Ok, great find, we can simply switch the caps & solve the problem.
(The corps will do that, right??)

But I wander with such tests ... could there be any significant detection issues?

Did they have the proper equipment and processes? A methodological limitation to particle size maybe?
Coz some researches find higher concentrations than 100.

[–] [email protected] 6 points 6 days ago

But the plastic bottle can still create a lot more, surely.

[–] [email protected] 4 points 6 days ago (12 children)

Anyone drinking beer or soft drinks out of glass bottles probably isn't worried about micro-plastics.

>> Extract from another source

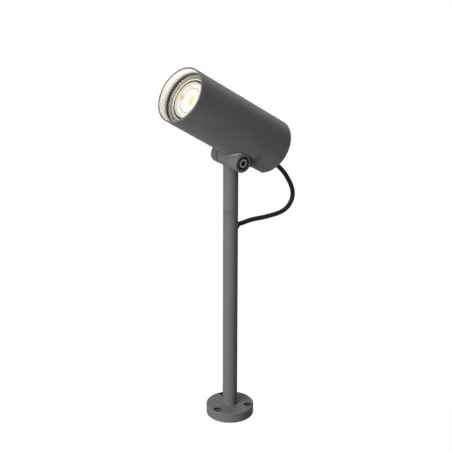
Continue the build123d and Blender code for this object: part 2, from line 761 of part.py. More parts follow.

[–] [email protected] 12 points 6 days ago

What about kombucha? Ice tea? Water?!?! Would be nice to know that anything you consume regardless of how healthy or not doesn't contain micro plastics or other contaminants.

[–] [email protected] 5 points 6 days ago (1 children)

Ooo, we have a contender for Worst Take!

🏆

[–] [email protected] 1 points 6 days ago* (last edited 6 days ago)

I don't understand why people are butthurt. I'm not saying we should add microplastics. I'm saying that it's not likely that alcoholics or daily pop drinkers care about microplastics when they already don't care about the damaging effects of the beverage. Why is that a bad take?

[–] [email protected] 3 points 6 days ago (1 children)

You’re forgetting all the kombucha and juices that use glass bottles, and more so those than plastic. Though I think kombucha does that because the kombucha will eat through the plastic.

[–] [email protected] 1 points 6 days ago

No one sits down with a 6 - 12 pack of Kombucha.